Dvoretzky-Kiefer-Wolfowitz (DKW) inequality. For every \(n\) and every \(\varepsilon > 0\),

\[P\!\left(\sup_x |\hat{F}_n(x) - F(x)| > \varepsilon\right) \leq 2 e^{-2 n \varepsilon^2}.\]

This is a uniform bound – it controls the supremum over all \(x\) – and holds for every \(F\). It underwrites non-parametric confidence bands for the entire CDF, not just pointwise.

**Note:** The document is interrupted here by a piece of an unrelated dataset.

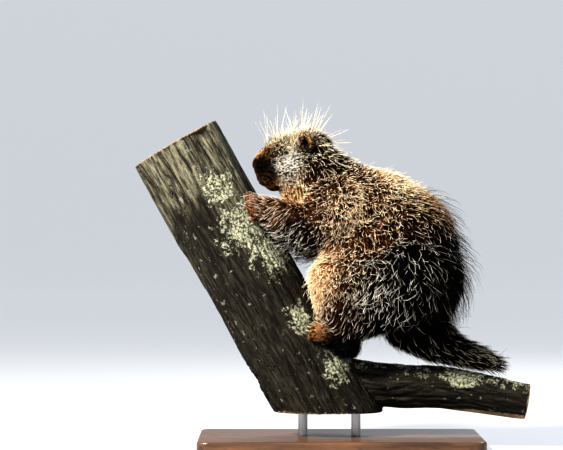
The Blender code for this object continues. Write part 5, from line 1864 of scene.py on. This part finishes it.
board_finish, tree, shader = new_finish("walnut_board", 0.36, Coat_Weight=0.25, Coat_Roughness=0.25)
figure = noise_node(tree, stretched(tree, (1.0, 14.0, 14.0)), 7.0, 6.0, 0.65)
pores = noise_node(tree, stretched(tree, (6.0, 160.0, 60.0)), 9.0, 2.0)
wood = mix_node(tree, range_node(tree, figure, 0.35, 0.68), (0.050, 0.024, 0.012), (0.145, 0.070, 0.032))
wood = mix_node(tree, range_node(tree, pores, 0.56, 0.70, 0.0, 0.7), wood, (0.022, 0.011, 0.006))
grained(tree, shader, wood, 30.0, 0.3)
tree.links.new(range_node(tree, pores, 0.3, 0.8, 0.32, 0.55), shader.inputs["Roughness"])
bumped(tree, shader, pores, 0.12, 0.0004)
wear(board, board_finish)

steel_finish, tree, shader = new_finish("brushed_steel", 0.32, Metallic=1.0)
streak = noise_node(tree, stretched(tree, (1.0, 1.0, 60.0)), 60.0, 3.0)
grained(tree, shader, (0.42, 0.42, 0.43), 260.0, 0.15)
tree.links.new(range_node(tree, streak, 0.3, 0.7, 0.24, 0.42), shader.inputs["Roughness"])
for number in (1, 2):
    wear(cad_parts[f"stand_rod_{number}"], steel_finish)
print("finishes:", [finish.name for finish in bpy.data.materials if finish.users])

# %% [markdown]
# Bark is grey-brown and weathered, with pale flecks and a yellow-green crust of lichen. Its furrows and
# cracks are darkened with painted shadow, and its dark colours lower down are partly painted shadow too.
# Higher up it is painted pale in strands, as sunlit bark. Sawn ends show rings. All of it is read from what
# the limb's mesh stores: how far a place is from the heart, where it lies in the grain, how much painted
# shadow its cracks take, and how much painted sunlight it takes.

# %% Bark
set_values(limb.data, "lichen", lichen_share())
bark_finish, tree, shader = new_finish("weathered_bark", 0.88, Specular_IOR_Level=0.12)
grain_vector = attribute(tree, "grain", "Vector")
strands = noise_node(tree, grain_vector, 190.0, 5.0, 0.62)
broad = noise_node(tree, grain_vector, 26.0, 3.0)
# These bark colours are dark partly as painted shadow: below the sunlit part, the limb is painted as bark
# in shade.
bark = mix_node(tree, range_node(tree, broad, 0.36, 0.64), (0.006, 0.005, 0.004), (0.021, 0.019, 0.014))
bark = mix_node(tree, range_node(tree, strands, 0.46, 0.70, 0.0, 0.8), bark, (0.050, 0.046, 0.034))
bark = mix_node(tree, range_node(tree, strands, 0.44, 0.28, 0.0, 0.80), bark, (0.006, 0.005, 0.004))
# Painted sunlight: the limb's upper part takes a pale grey in strands, as bark in sunlight.
sunlit_strands = range_node(tree, strands, 0.40, 0.60)
sunlit_bark = mix_node(tree, sunlit_strands, (0.030, 0.028, 0.020), (0.185, 0.175, 0.125))
bark = mix_node(tree, attribute(tree, "painted_sunlight", "Fac"), bark, sunlit_bark)


def hairline(tree, vector, scale, width):
    """1 on fine cracks: the places where a noise is close to its middle value."""
    away = math_node(tree, "SUBTRACT", noise_node(tree, vector, scale, 2.0), 0.5)
    return range_node(tree, math_node(tree, "ABSOLUTE", away), width, 0.0)


wide_splits = hairline(tree, grain_vector, 55.0, 0.022)
fine_splits = hairline(tree, grain_vector, 120.0, 0.030)
splits = math_node(tree, "MAXIMUM", wide_splits, fine_splits)
splits = math_node(tree, "MULTIPLY", splits, range_node(tree, broad, 0.35, 0.60))
# Painted shadow: the fine cracks are darkened.
bark = mix_node(tree, math_node(tree, "MULTIPLY", splits, 0.85), bark, (0.014, 0.010, 0.007))
flecks = noise_node(tree, object_coordinates(tree), 75.0, 3.0, 0.6)
bark = mix_node(tree, range_node(tree, flecks, 0.64, 0.70, 0.0, 0.7), bark, (0.220, 0.220, 0.190))
crust_noise = noise_node(tree, object_coordinates(tree), 60.0, 8.0, 0.78)
crust_edge = math_node(tree, "ADD", attribute(tree, "lichen", "Fac"),
                       math_node(tree, "MULTIPLY", math_node(tree, "SUBTRACT", crust_noise, 0.5), 3.2))
crust = range_node(tree, crust_edge, 0.52, 0.58)
grit = noise_node(tree, object_coordinates(tree), 250.0, 3.0, 0.75)
green = mix_node(tree, range_node(tree, grit, 0.42, 0.56), (0.040, 0.040, 0.026), (0.390, 0.395, 0.290))
bark = mix_node(tree, crust, bark, green)
# Painted shadow: the furrows and cracks are darkened.
crack_shadow_mask = attribute(tree, "cracks", "Fac")
bark = mix_node(tree, range_node(tree, crack_shadow_mask, 0.25, 0.95, 0.0, 0.92), bark, (0.012, 0.009, 0.006))
wander = math_node(tree, "MULTIPLY", noise_node(tree, object_coordinates(tree), 22.0, 2.0), 9.0)
rings = math_node(tree, "MULTIPLY", attribute(tree, "heart", "Fac"), RING_PACE)
rings = math_node(tree, "SINE", math_node(tree, "ADD", rings, wander))
sawn = mix_node(tree, range_node(tree, rings, -0.6, 1.0), (0.340, 0.250, 0.155), (0.200, 0.130, 0.072))
bark = mix_node(tree, attribute(tree, "sawn", "Fac"), bark, sawn)
height = grained(tree, shader, bark, 520.0, 0.45)
relief_height = math_node(tree, "ADD", strands, math_node(tree, "MULTIPLY", height, 0.3))
relief_height = math_node(tree, "SUBTRACT", relief_height, math_node(tree, "MULTIPLY", splits, 0.8))
crust_height = math_node(tree, "MULTIPLY", crust, math_node(tree, "ADD", grit, 0.1))
relief_height = math_node(tree, "ADD", relief_height, crust_height)
bumped(tree, shader, relief_height, 0.9, 0.0028)
wear(limb, bark_finish)
print("bark finish has", len(tree.nodes), "nodes")

# %% [markdown]
# ## Bodies, nodes and slots
# The model is one still body, so every piece rides on it. The skin stands for all the nodes of flesh, the
# eyeballs for the eyes, the limb and the board for theirs. Slots name the finish that each takes.

# %% Tie the pieces to the frame
FLESH_NODES = ["head", "neck", "torso", "tail", "ear_left", "ear_right"]
FLESH_NODES += [f"{which}{part}_{side_name}" for which, side_name in SETBACK for part in ("leg", "paw")]
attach(skin, "root")
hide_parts(*FLESH_NODES)
for (layer, part), piece in coat_pieces.items():
    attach(piece, "root")
for piece in [whisker_piece] + claw_pieces:
    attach(piece, "root")
for side_name, ball in eyeballs.items():
    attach(ball, "root")
    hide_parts(f"eye_{side_name}")
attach(limb, "root")
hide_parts("perch_limb")
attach(board, "root")
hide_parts("stand_base")
print("skin stands for", len(FLESH_NODES), "nodes")

# %% [markdown]
# ## Studio
# The floor sweeps up into a backdrop all round, far away, so that no horizon shows from any side. A large
# key lamp stands high on the left like a low sun, a broad fill keeps the shade open, and a rim lamp behind
# lights the tips of the hairs.

# %% Floor and backdrop
FLOOR_REACH, SWEEP, WALL = 13.0, 3.0, 4.5
SWEEP_STEPS = 8
bm = bmesh.new()
profile = [bm.verts.new((reach, 0, 0)) for reach in (0.001, 2.0, FLOOR_REACH - SWEEP)]
for step in range(1, SWEEP_STEPS + 1):
    turn = math.pi / 2 * step / SWEEP_STEPS
    place = (FLOOR_REACH - SWEEP + SWEEP * math.sin(turn), 0, SWEEP - SWEEP * math.cos(turn))
    profile.append(bm.verts.new(place))
profile.append(bm.verts.new((FLOOR_REACH, 0, WALL)))
edges = [bm.edges.new(pair) for pair in zip(profile, profile[1:])]
bmesh.ops.spin(bm, geom=profile + edges, axis=(0, 0, 1), cent=(0, 0, 0), angle=math.tau, steps=64,
               use_merge=True)
bmesh.ops.remove_doubles(bm, verts=bm.verts, dist=0.002)
floor = new_piece("studio_floor", bm)
if floor.data.polygons[0].normal.z < 0:
    floor.data.flip_normals()
smooth_shaded(floor)
floor_finish, tree, shader = new_finish("studio_paper", 0.75)
grained(tree, shader, (0.22, 0.22, 0.22), 40.0, 0.04)
shader.inputs["Emission Color"].default_value = (0.90, 0.94, 1.0, 1.0)
shader.inputs["Emission Strength"].default_value = 0.42
wear(floor, floor_finish)
print("backdrop radius", FLOOR_REACH, "m")


# %% Lamps
LAMP_AIM = Vector((-0.02, 0, 0.33))


def lamp(name, place, size, power, colour):
    """A round lamp, turned to the middle of the animal."""
    data = bpy.data.lights.new(name, "AREA")
    data.shape = "DISK"
    data.size = size
    data.energy = power
    data.color = colour
    made = bpy.data.objects.new(name, data)
    made.location = place
    made.rotation_euler = (LAMP_AIM - Vector(place)).to_track_quat("-Z", "Y").to_euler()
    bpy.context.scene.collection.objects.link(made)


lamp("key", (-1.8, -1.6, 2.2), 0.5, 275, (1.0, 0.945, 0.86))
lamp("fill", (2.4, -2.4, 1.0), 2.2, 11, (0.86, 0.92, 1.0))
lamp("rim", (1.0, 2.2, 2.0), 1.2, 42, (0.95, 0.97, 1.0))
world = bpy.data.worlds.new("studio")
world.use_nodes = True
world.node_tree.nodes["Background"].inputs["Color"].default_value = (0.86, 0.91, 1.0, 1.0)
world.node_tree.nodes["Background"].inputs["Strength"].default_value = 0.24
bpy.context.scene.world = world
bpy.context.scene.view_settings.view_transform = "Standard"
bpy.context.scene.view_settings.look = "High Contrast"
print("lamps:", [light.name for light in bpy.data.lights])

# %% Sizes and finish
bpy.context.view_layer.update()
shown = [piece for piece in bpy.data.objects if piece.type == "MESH" and not piece.hide_render]
print("triangles in all:", sum(triangles_of(piece) for piece in shown))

Sup-norm CI. Setting the DKW bound equal to \(\alpha\) and solving for \(\varepsilon\) gives a \(1 - \alpha\) confidence band of the form \([\hat{F}_n(x) - \varepsilon, \hat{F}_n(x) + \varepsilon]\) for all \(x\) simultaneously.

Assumptions

The ECDF is defined for any distribution; it is an estimator with minimal assumptions – only iid sampling (or exchangeability). Dependent data complicate the variance but not the point estimator.

R Implementation

library(ggplot2)

set.seed(2026)
n <- 100
alpha <- 0.05
x <- rnorm(n)

Fn <- ecdf(x)
eps <- sqrt(log(2 / alpha) / (2 * n))

grid <- seq(-4, 4, length.out = 1001)
df <- data.frame(
  x      = grid,
  Fhat   = Fn(grid),
  lower  = pmax(0, Fn(grid) - eps),
  upper  = pmin(1, Fn(grid) + eps),
  Ftrue  = pnorm(grid)
)

ggplot(df, aes(x = x)) +
  geom_step(aes(y = Fhat), colour = "steelblue") +
  geom_ribbon(aes(ymin = lower, ymax = upper), alpha = 0.2,
              fill = "steelblue") +
  geom_line(aes(y = Ftrue), colour = "red", linetype = "dashed") +
  labs(y = "CDF",
       title = sprintf("ECDF with 95%% DKW band (n = %d)", n)) +
  theme_minimal()

The plot overlays the ECDF, the DKW 95% band, and the true CDF. With \(n = 100\) and \(\alpha = 0.05\), the band width is \(\varepsilon = \sqrt{\log(40)/200} \approx 0.136\) – constant across \(x\).

Output & Results

The ECDF traces the true CDF closely; the DKW band contains it at every \(x\), as expected since the DKW bound is universal. Increasing \(n\) to 1000 shrinks the band to \(\varepsilon \approx 0.043\).

Interpretation

The ECDF is an omnibus, assumption-light summary of the data. Reporting a plot of the ECDF with DKW bands is a sensible way to communicate a distribution’s shape when no parametric form is assumed. Quantile reporting, K-S tests, and many other non-parametric procedures ultimately derive from the ECDF.

Practical Tips

For small samples (\(n < 30\)), the DKW band is wide; report pointwise Clopper-Pearson or Wilson CIs instead if you only need uncertainty at specific quantiles.
The ecdf() function in R returns a function; apply it to any vector of \(x\) values to get empirical probabilities.
Smooth variants (kernel-based) exist, but the ECDF’s simplicity is a feature: it is the non-parametric MLE and a sufficient statistic in the non-parametric model.
The DKW constant 2 is tight (Massart 1990); older texts quote larger constants.
The ECDF is the foundation of quantile plots, Q-Q plots, and goodness-of-fit statistics like Kolmogorov-Smirnov and Cramer-von Mises.